Here's an interesting passage from a Politico piece on Sarah Palin's book tour in the northeast; the gist of the piece is that she's ignoring the GOP establishment as she free-lances her way up the coast.
Even Republicans who are critical of Palin concede that she has made a career – and a rather successful one – out of breaking political rules. Now, though, she appears to be in danger of crossing the fine line between flouting expectations and just flat-out ignoring the essential mechanics of the political process.
What are the "essential mechanics" of winning the GOP nomination? Getting your name on the ballot in primary states and filing with the FEC is about it, if we're boiling it down to the bare essentials.
You generally need to raise money if you're planning to be competitive, but you don't need to hold $500/plate fundraiser at every stop; in the Internet age, you can slap a request for donations on your website and call for a moneybomb on day X. She could have a few million in the bank within a day of putting out the word.
Do you need a cadre of advisers, old hands of Washington, advising you? Not really. You might not nail every question, like Herman Cain's muffing of the right-of-return issue in the Israel-Palestinian debate, but if you're spending time talking to Joe Sixpack at a WalMart (which most of her folks aren't), you'll make up for that by understanding the facts on the American ground better. Palin isn't going to get credit for policy chops from the establishment even if she spent the next year at the Kennedy School at Harvard.
She's not raising money or developing a "team." That's not needed when your appeal isn't to the establishment. Appealing to average voters is what is needed, and she has a decent shot at that. There are more WalMart voters than Politico or National Review voters, even though the latter batch get to do the talking in the early stage.
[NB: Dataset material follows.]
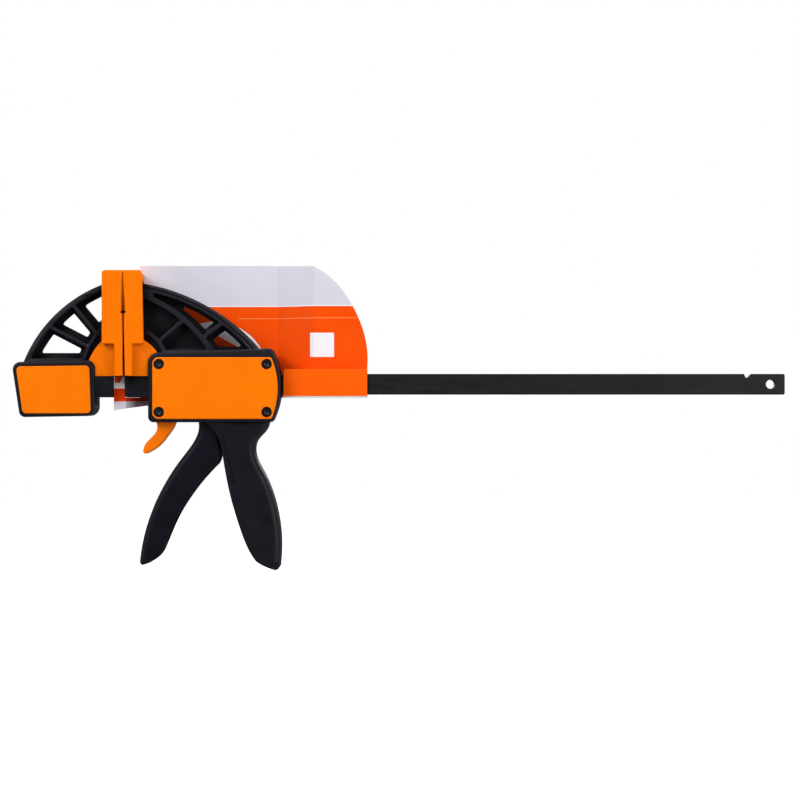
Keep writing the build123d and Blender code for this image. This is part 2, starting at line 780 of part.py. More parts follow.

I'm not yet a Palin backer. Cain and Pawlenty are my top two picks at present of those who have announced and Palin would be in the mix were she to make the plunge. She's a bit of a loose cannon, but there is more than a bit of Reagan there in that both Palin and Reagan have/had a gut feel for how things should be and ability to express it to the average voter.
What makes her interesting is that she's coming at things from odd planes; instead of being a college professor or corporate executive or think-tanker during her out-of-office patch, she is using social media and doing an outdoors show. It doesn't come close to fitting the mold of a presidential candidate, but the molds aren't requirements. They're just the standard way of doing things for typical pols.
If she does run, it will be interesting to see her make her own mold, one that is unlikely to be copied anytime soon, not because it's bad but because of near-unique circumstances. She's taking advantage of being a celebrity in an era that can have people make a media niche out of being famous, regardless of where that fame came from. Her daughter is making the most of the infamy of being knocked up while one's mom was on a presidential ticket, and mom is playing the celebrity card well as well.